◆ Problem statement
In the lines below, find the one that contains "cad_parts[obj.name] = obj" and write it out exactly, along with every line that follows it.

____ Supplied material

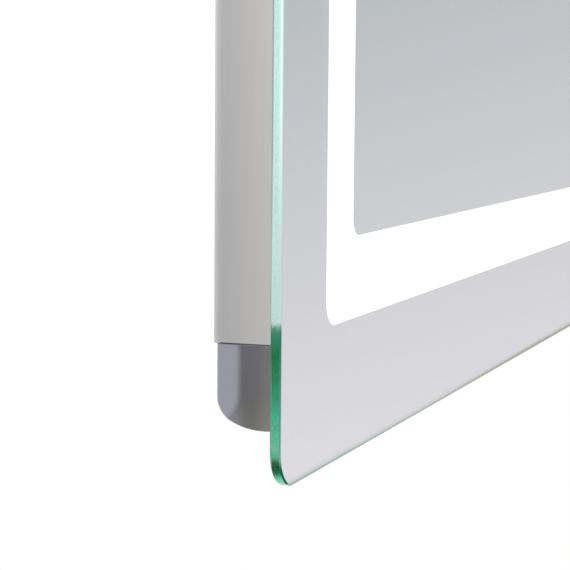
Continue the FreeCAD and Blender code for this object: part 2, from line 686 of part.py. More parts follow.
def on_board(x_range, z_range, height):
    """Block on the board's front, measured from the case's left end and middle."""
    left = DRIVER_X[0]
    return block((left + x_range[0], left + x_range[1]), (BOARD_FRONT - height, BOARD_FRONT),
                 (BOX_Z + z_range[0], BOX_Z + z_range[1]))


def driver_board():
    span = (BOX_Z - DRIVER_HALF_H, BOX_Z + DRIVER_HALF_H)
    board_x, board_z = shrunk(DRIVER_X, span, BOARD_IN)
    save("driver_board", [block(board_x, (BOARD_FRONT, BOARD_BACK), board_z)])
    winding = [on_board(x_range, (-half, half), height) for x_range, half, height in (COIL, BOBBIN)]
    parts = [winding[0].fuse(winding[1]), on_board(*CHIP)]
    for x, z in CANS:
        parts.append(rod((DRIVER_X[0] + x, BOARD_FRONT - CAN_H, BOX_Z + z), "y", CAN_R, CAN_H))
    first, pitch, count, width, z_range, height = SMALL_PARTS
    for i in range(count):
        x = first + pitch * i
        parts.append(on_board((x, x + width), z_range, height))
    save("driver_parts", parts)


def terminal_box():
    """Moulded pocket let into the tray from behind, with its cover and screws."""
    z_range = (BOX_Z - BOX_HALF_H, BOX_Z + BOX_HALF_H)
    x_range = (-BOX_HALF_W, BOX_HALF_W)
    flange_x, flange_z = shrunk(x_range, z_range, -BOX_FLANGE)
    room_x, room_z = shrunk(x_range, z_range, BOX_WALL)
    cover_x, cover_z = shrunk(flange_x, flange_z, COVER_INSET)
    flange = block(flange_x, (TRAY_REAR, BOX_FACE), flange_z)
    flange = flange.makeFillet(BOX_FLANGE_R, edges_along(flange, "y"))
    shell = block(x_range, (BOX_FRONT, BOX_FACE), z_range).fuse(flange)
    shell = shell.cut(block(room_x, (BOX_FLOOR, BOX_FACE + REACH_PAST), room_z))
    for x in CLAMP_SCREW_X:
        post = rod((x, BOX_FLOOR, CLAMP_Z), "y", CLAMP_POST_R, CLAMP_POST_H)
        pilot = rod((x, BOX_FLOOR, CLAMP_Z), "y", CLAMP_SCREW_R + HOLE_GAP, CLAMP_POST_H)
        shell = shell.fuse(post).cut(pilot)
    reach = BOX_WALL + 2 * REACH_PAST
    for side, radius in ((BOX_HALF_W, SUPPLY_LEAD_R), (-BOX_HALF_W + BOX_WALL, EARTH_LEAD_R)):
        start = (side - BOX_WALL - REACH_PAST, LEAD_DEPTH, BOX_Z)
        shell = shell.cut(rod(start, "x", radius + 2 * LEAD_GAP, reach))
    cover = block(cover_x, (BOX_FACE, BOX_FACE + COVER_T), cover_z)
    cover = cover.makeFillet(COVER_R, edges_along(cover, "y"))
    for x, z in BOX_SCREWS:
        hole = rod((x, TRAY_REAR - REACH_PAST, z), "y", BOX_SCREW_R + HOLE_GAP, BOX_WALL + COVER_T + 3)
        shell = shell.cut(hole)
        cover = cover.cut(hole)
    neck_hole = rod((GROMMET_X, BOX_FACE - REACH_PAST, BOX_Z), "y", GROMMET_NECK_R + LEAD_GAP,
                    COVER_T + 2 * REACH_PAST)
    save("terminal_box", [shell.removeSplitter()])
    save("terminal_box_cover", [cover.cut(neck_hole)])
    save("terminal_box_screws", [screw((x, BOX_FACE + COVER_T, z), -1, BOX_SCREW_HEAD, BOX_SCREW_R,
                                       BOX_SCREW_LENGTH) for x, z in BOX_SCREWS])


def cable_grommet():
    """Rubber grommet in the cover, with a flange on each side of it."""
    start = BOX_FACE - GROMMET_FLANGE_T
    cover_rear = BOX_FACE + COVER_T
    collar = rod((GROMMET_X, start, BOX_Z), "y", GROMMET_FLANGE_R, GROMMET_FLANGE_T)
    collar = collar.fuse(rod((GROMMET_X, BOX_FACE, BOX_Z), "y", GROMMET_NECK_R, COVER_T))
    collar = collar.fuse(rod((GROMMET_X, cover_rear, BOX_Z), "y", GROMMET_FLANGE_R, GROMMET_FLANGE_T))
    bore = rod((GROMMET_X, start, BOX_Z), "y", GROMMET_BORE_R, COVER_T + 2 * GROMMET_FLANGE_T)
    save("cable_grommet", [collar.cut(bore)])


def terminals():
    """Three-pole terminal block, and the bar that clamps the house's cable."""
    floor = BOX_FLOOR
    z_range = (BOX_Z - BLOCK_HALF_H, BOX_Z + BLOCK_HALF_H)
    screw_start = floor + TERMINAL_SCREW_UP
    slot_half, slot_depth = TERMINAL_SLOT
    slot_d = (screw_start + TERMINAL_SCREW_LENGTH - slot_depth, screw_start + TERMINAL_SCREW_LENGTH)
    body = block(BLOCK_X, (floor, floor + BLOCK_BASE_T), z_range)
    screws = []
    for i in range(POLES):
        x = BLOCK_X[0] + POLE_PITCH * (i + 0.5)
        pole = block((x - POLE_HALF_W, x + POLE_HALF_W), (floor + BLOCK_BASE_T, floor + POLE_TOP), z_range)
        wire_hole = rod((x, floor + WIRE_HOLE_UP, z_range[0] - REACH_PAST), "z", WIRE_HOLE_R,
                        2 * (BLOCK_HALF_H + REACH_PAST))
        body = body.fuse(pole).cut(wire_hole)
        for z in (BOX_Z - TERMINAL_SCREW_Z, BOX_Z + TERMINAL_SCREW_Z):
            body = body.cut(rod((x, floor + 2 * BLOCK_BASE_T, z), "y", TERMINAL_SCREW_R + 2 * HOLE_GAP,
                                POLE_TOP))
            one = rod((x, screw_start, z), "y", TERMINAL_SCREW_R, TERMINAL_SCREW_LENGTH)
            slot = block((x - 2 * TERMINAL_SCREW_R, x + 2 * TERMINAL_SCREW_R), slot_d,
                         (z - slot_half, z + slot_half))
            screws.append(one.cut(slot))
    save("terminal_block", [body])
    save("terminal_screws", screws)
    bar_front = floor + CLAMP_POST_H
    bar = block(CLAMP_X, (bar_front, bar_front + CLAMP_T), (CLAMP_Z - CLAMP_HALF_H, CLAMP_Z + CLAMP_HALF_H))
    fixings = []
    for x in CLAMP_SCREW_X:
        bar = bar.cut(rod((x, bar_front - REACH_PAST, CLAMP_Z), "y", CLAMP_SCREW_R + HOLE_GAP,
                          CLAMP_T + 2 * REACH_PAST))
        fixings.append(screw((x, bar_front + CLAMP_T, CLAMP_Z), -1, CLAMP_SCREW_HEAD, CLAMP_SCREW_R,
                             CLAMP_SCREW_LENGTH))
    save("cord_clamp", [bar])
    save("cord_clamp_screws", fixings)


def wiring():
    """The lead from the terminals to the driver, and the one from the driver to the LED tape."""
    start_x = BLOCK_X[1]
    supply = rod((start_x, LEAD_DEPTH, BOX_Z), "x", SUPPLY_LEAD_R, DRIVER_X[0] + 2 * DRIVER_WALL - start_x)
    save("supply_lead", [supply])
    on_tape = TRAY_BACK - LED_TAPE_T - LED_LEAD_R
    led_lead = [
        (DRIVER_X[1] - 2 * DRIVER_WALL, LEAD_DEPTH, BOX_Z),
        (LED_LEAD_TURN_X, LEAD_DEPTH, BOX_Z),
        (LED_LEAD_TURN_X, on_tape, BOX_Z),
        (BAND_MID_W - LED_LONG, on_tape, BOX_Z),
    ]
    save("led_lead", [tube_path(led_lead, LED_LEAD_BEND, LED_LEAD_R)])
    clips = []
    for x in CLIP_X:
        clip = block((x - CLIP_HALF_W, x + CLIP_HALF_W), (LEAD_DEPTH - CLIP_COVER, TRAY_BACK),
                     (BOX_Z - CLIP_HALF_H, BOX_Z + CLIP_HALF_H))
        hole = rod((x - CLIP_HALF_W - REACH_PAST, LEAD_DEPTH, BOX_Z), "x", LED_LEAD_R + HOLE_GAP,
                   2 * (CLIP_HALF_W + REACH_PAST))
        clips.append(clip.cut(hole))
    save("lead_clips", clips)


def earthing():
    """Earth stud on the tray, its nut and ring terminal, and the lead to the terminal block."""
    head_r, head_t = STUD_HEAD
    stud = rod((EARTH_X, TRAY_BACK - STUD_LENGTH, BOX_Z), "y", STUD_R, STUD_LENGTH)
    stud = stud.fuse(rod((EARTH_X, TRAY_BACK - head_t, BOX_Z), "y", head_r, head_t))
    save("earth_stud", [stud])
    nut_back = TRAY_BACK - NUT_UP
    corner_r = NUT_ACROSS / math.sqrt(3)
    corners = []
    for i in range(7):
        angle = math.radians(60 * i)
        corners.append(Vector(EARTH_X + corner_r * math.cos(angle), depth(nut_back - NUT_T),
                              BOX_Z + corner_r * math.sin(angle)))
    nut = Part.Face(Part.makePolygon(corners)).extrude(Vector(0, NUT_T, 0))
    hole = rod((EARTH_X, nut_back - NUT_T - REACH_PAST, BOX_Z), "y", STUD_R, NUT_T + 2 * REACH_PAST)
    save("earth_nut", [nut.cut(hole)])
    tag_length, tag_half = RING_TAG
    eye = rod((EARTH_X, nut_back, BOX_Z), "y", RING_R, RING_T)
    eye = eye.fuse(block((EARTH_X, EARTH_X + tag_length), (nut_back, nut_back + RING_T),
                         (BOX_Z - tag_half, BOX_Z + tag_half)))
    eye = eye.cut(rod((EARTH_X, nut_back - REACH_PAST, BOX_Z), "y", STUD_R + HOLE_GAP,
                      RING_T + 2 * REACH_PAST))
    save("earth_ring", [eye])
    on_tag = nut_back - EARTH_LEAD_R
    on_eye, off_eye, level = [EARTH_X + run for run in EARTH_LEAD_RUN]
    lead = [
        (on_eye, on_tag, BOX_Z),
        (off_eye, on_tag, BOX_Z),
        (level, LEAD_DEPTH, BOX_Z),
        (BLOCK_X[0], LEAD_DEPTH, BOX_Z),
    ]
    save("earth_lead", [tube_path(lead, EARTH_LEAD_BEND, EARTH_LEAD_R)])


def rail_bar(half, y_range, z_range):
    """Bar along X, centred, between two Y and two Z limits."""
    low = Vector(-half, y_range[0], z_range[0])
    return Part.makeBox(2 * half, y_range[1] - y_range[0], z_range[1] - z_range[0], low)


def hanger_rail():
    """The rail on the tray's back, with the lip that hooks down behind the wall rail's."""
    tray_rear = depth(TRAY_REAR)
    lip_rear = -WALL_RAIL_REACH + RAIL_T + HOOK_GAP_Y + RAIL_T
    web_low = WALL_RAIL_LIP_TOP + HOOK_GAP_Z
    web_high = web_low + RAIL_T
    hanger = rail_bar(HANGER_HALF, (tray_rear, tray_rear + RAIL_T), (web_low, HANGER_TOP))
    hanger = hanger.fuse(rail_bar(HANGER_HALF, (tray_rear, lip_rear), (web_low, web_high)))
    lip = rail_bar(HANGER_HALF, (lip_rear - RAIL_T, lip_rear), (HANGER_LIP_BOTTOM, web_high))
    hanger = hanger.fuse(lip)
    rivets = []
    for x in HANGER_RIVET_X:
        hole = rod((x, TRAY_REAR - REACH_PAST, HANGER_RIVET_Z), "y", HANGER_RIVET_R + HOLE_GAP,
                   RAIL_T + 2 * REACH_PAST)
        hanger = hanger.cut(hole)
        rivets.append(rivet(TRAY_BACK, TRAY_REAR + RAIL_T, x, HANGER_RIVET_Z, HANGER_RIVET_R,
                            HANGER_RIVET_HEAD))
    save("hanger_rail", [hanger.removeSplitter()])
    save("hanger_rivets", rivets)


def wall_rail():
    """The rail that is screwed to the wall: foot, ledge and upstanding lip."""
    ledge = (WALL_RAIL_FLANGE - RAIL_T, WALL_RAIL_FLANGE)
    rail = rail_bar(WALL_RAIL_HALF, (-RAIL_T, 0), (-WALL_RAIL_FLANGE, WALL_RAIL_FLANGE))
    rail = rail.fuse(rail_bar(WALL_RAIL_HALF, (-WALL_RAIL_REACH, 0), ledge))
    rail = rail.fuse(rail_bar(WALL_RAIL_HALF, (-WALL_RAIL_REACH, -WALL_RAIL_REACH + RAIL_T),
                              (ledge[0], WALL_RAIL_LIP_TOP)))
    for x in (-WALL_HOLE_X, WALL_HOLE_X):
        start = Vector(x, -RAIL_T - REACH_PAST, 0)
        rail = rail.cut(Part.makeCylinder(WALL_HOLE_R, RAIL_T + 2 * REACH_PAST, start, ALONG["y"]))
    save("wall_rail", [rail.removeSplitter()])


def wall_bumpers():
    """Pads on the channels' backs that stand against the wall."""
    pad = rod((CAP_SCREW_X, CHASSIS_D, CHANNEL_LOW + BUMPER_UP), "y", BUMPER_R, BUMPER_T)
    rims = [edge for edge in pad.Edges if edge.BoundBox.YMin > -BUMPER_RIM_R]
    save("wall_bumpers", four_corners(pad.makeFillet(BUMPER_RIM_R, rims)))


def main():
    os.makedirs("parts", exist_ok=True)
    glass_and_coating()
    bonding_tape()
    channels_and_caps()
    save("back_tray", [tray()])
    tray_rivets()
    light_walls()
    diffusers()
    led_strips()
    corner_links()
    driver_case()
    driver_board()
    terminal_box()
    cable_grommet()
    terminals()
    wiring()
    earthing()
    hanger_rail()
    wall_rail()
    wall_bumpers()


main()
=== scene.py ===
"""Looks of the lighted bathroom mirror: finishes for every piece, the floor, the light and the camera.

Metres, in the model's own frame: the wall is the plane Y = 0, +Z is up and the glass looks along -Y.
Colours are linear light, apart from those that srgb() turns into it.
"""
import json
import math

import bpy
from mathutils import Matrix, Vector

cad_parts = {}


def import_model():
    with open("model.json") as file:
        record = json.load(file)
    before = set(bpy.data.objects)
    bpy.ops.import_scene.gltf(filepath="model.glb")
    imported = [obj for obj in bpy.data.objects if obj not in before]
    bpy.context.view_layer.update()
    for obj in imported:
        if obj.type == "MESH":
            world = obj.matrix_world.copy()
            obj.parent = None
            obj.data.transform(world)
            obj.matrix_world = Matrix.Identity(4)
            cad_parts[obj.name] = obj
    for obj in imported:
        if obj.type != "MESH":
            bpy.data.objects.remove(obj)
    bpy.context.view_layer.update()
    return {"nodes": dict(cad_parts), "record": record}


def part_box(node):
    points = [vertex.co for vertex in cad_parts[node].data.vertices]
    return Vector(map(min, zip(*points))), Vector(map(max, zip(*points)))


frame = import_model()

# Camera: the photograph's place, turn in radians and focal length
CAMERA_AT = Vector((-1.16955, -0.31968, -0.30520))
CAMERA_YAW = 1.2269
CAMERA_PITCH = -0.1018
CAMERA_ROLL = -0.0080
CAMERA_LENS_MM = 120.45
CAMERA_CLIP = (0.05, 50.0)
SENSOR_MM = 36.0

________

◆ Reply
            cad_parts[obj.name] = obj
    for obj in imported:
        if obj.type != "MESH":
            bpy.data.objects.remove(obj)
    bpy.context.view_layer.update()
    return {"nodes": dict(cad_parts), "record": record}


def part_box(node):
    points = [vertex.co for vertex in cad_parts[node].data.vertices]
    return Vector(map(min, zip(*points))), Vector(map(max, zip(*points)))


frame = import_model()

# Camera: the photograph's place, turn in radians and focal length
CAMERA_AT = Vector((-1.16955, -0.31968, -0.30520))
CAMERA_YAW = 1.2269
CAMERA_PITCH = -0.1018
CAMERA_ROLL = -0.0080
CAMERA_LENS_MM = 120.45
CAMERA_CLIP = (0.05, 50.0)
SENSOR_MM = 36.0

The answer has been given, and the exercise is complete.